Running the macro is necessary, it just works in dbt run because on-run-start is executed before the graph traversal. So my analysis is right. The way to fix this is to also execute on-run-start and possibly on-run-end before executing queries. This needs more analysis to know which places where we possibly need to do that.

xqbumu commented 2 weeks ago

Running the macro is necessary, it just works in dbt run because on-run-start is executed before the graph traversal. So my analysis is right. The way to fix this is to also execute on-run-start and possibly on-run-end before executing queries. This needs more analysis to know which places where we possibly need to do that.

I believe we need to activate some graph dependency nodes.

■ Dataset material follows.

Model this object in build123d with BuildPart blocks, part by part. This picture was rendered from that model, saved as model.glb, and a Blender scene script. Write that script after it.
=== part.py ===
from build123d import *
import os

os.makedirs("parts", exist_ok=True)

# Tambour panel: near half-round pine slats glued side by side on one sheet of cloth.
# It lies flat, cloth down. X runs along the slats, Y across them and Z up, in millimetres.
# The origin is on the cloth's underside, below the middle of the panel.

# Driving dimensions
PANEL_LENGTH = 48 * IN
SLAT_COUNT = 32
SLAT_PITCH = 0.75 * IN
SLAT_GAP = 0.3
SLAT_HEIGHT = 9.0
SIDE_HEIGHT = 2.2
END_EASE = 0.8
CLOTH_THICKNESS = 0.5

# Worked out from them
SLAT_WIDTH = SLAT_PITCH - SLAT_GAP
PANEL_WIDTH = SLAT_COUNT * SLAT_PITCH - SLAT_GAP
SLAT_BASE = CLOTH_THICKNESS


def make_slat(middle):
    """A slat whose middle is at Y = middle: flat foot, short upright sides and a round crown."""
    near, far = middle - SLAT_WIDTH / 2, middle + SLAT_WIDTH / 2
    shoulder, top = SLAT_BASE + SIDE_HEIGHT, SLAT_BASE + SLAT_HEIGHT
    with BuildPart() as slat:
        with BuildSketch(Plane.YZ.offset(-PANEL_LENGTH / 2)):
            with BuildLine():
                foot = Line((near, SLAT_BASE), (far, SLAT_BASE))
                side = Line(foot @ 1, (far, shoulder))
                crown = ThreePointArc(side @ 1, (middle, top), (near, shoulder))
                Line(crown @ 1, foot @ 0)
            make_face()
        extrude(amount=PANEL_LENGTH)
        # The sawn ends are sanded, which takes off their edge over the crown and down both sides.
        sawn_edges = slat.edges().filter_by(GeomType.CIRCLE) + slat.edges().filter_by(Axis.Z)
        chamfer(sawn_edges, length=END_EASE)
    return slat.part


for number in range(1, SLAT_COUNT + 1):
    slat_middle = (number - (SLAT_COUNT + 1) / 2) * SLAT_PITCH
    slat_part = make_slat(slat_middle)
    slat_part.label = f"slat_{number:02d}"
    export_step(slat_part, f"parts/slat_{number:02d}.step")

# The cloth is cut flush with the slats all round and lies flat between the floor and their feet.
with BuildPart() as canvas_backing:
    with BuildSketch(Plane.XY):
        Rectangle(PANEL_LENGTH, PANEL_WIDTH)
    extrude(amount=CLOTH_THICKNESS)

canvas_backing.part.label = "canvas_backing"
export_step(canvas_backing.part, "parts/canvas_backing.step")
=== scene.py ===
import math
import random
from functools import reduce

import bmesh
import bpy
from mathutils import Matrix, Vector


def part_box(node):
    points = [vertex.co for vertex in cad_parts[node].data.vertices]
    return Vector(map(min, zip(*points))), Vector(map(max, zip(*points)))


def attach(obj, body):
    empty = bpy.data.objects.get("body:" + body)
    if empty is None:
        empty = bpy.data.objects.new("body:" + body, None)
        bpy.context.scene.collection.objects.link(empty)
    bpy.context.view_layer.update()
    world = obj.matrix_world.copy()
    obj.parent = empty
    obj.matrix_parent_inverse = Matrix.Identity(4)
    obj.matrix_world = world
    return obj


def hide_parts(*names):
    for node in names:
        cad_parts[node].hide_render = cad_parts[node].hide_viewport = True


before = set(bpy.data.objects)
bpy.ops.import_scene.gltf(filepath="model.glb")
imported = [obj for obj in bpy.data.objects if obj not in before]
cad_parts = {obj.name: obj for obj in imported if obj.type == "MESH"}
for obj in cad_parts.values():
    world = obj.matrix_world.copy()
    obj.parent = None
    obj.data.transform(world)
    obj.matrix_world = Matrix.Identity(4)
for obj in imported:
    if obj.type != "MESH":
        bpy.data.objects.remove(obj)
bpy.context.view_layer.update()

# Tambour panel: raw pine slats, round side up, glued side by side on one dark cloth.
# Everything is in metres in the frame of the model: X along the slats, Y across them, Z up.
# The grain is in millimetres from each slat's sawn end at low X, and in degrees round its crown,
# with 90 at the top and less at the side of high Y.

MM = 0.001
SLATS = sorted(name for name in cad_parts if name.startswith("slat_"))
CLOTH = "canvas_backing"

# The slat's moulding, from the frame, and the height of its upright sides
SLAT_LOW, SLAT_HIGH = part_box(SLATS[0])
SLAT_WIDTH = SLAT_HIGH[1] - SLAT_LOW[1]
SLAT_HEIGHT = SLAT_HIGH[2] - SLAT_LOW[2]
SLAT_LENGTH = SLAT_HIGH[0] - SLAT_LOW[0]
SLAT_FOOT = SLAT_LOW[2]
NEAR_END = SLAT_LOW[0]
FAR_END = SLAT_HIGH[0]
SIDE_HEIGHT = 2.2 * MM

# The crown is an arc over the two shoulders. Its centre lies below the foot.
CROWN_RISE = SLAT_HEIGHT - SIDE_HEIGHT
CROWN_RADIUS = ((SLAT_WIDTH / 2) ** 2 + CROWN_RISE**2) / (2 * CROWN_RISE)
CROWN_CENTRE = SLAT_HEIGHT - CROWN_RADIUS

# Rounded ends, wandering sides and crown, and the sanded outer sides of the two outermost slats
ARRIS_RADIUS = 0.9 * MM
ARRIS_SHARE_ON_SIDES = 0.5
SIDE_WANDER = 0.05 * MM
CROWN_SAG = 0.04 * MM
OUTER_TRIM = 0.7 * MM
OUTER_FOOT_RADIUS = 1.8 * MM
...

While register_upstream_external_models essentially creates or replaces views based on selected_resources and the graph, it seems like it's not fully addressing the issue.

When I manually copied the code from register_upstream_external_models into a model and click Execute dbt SQL, the problem persisted.

Currently, I have only made manual modifications in file dbt_core_integration.py:

# append to ConfigInterface.__init__ function
self.select = ["stg_events"]
self.selector = None
self.exclude = ()
# append to DbtProject.parse_project function after build_flat_graph function call
ct = CompileTask(get_flags(), self.config, self.dbt)
ct.compile_manifest()
ct.get_graph_queue()

The two changes cause the operation register_upstream_external_models to enter a loop, but the graph remains empty.

So, the create or replace view statement still empty.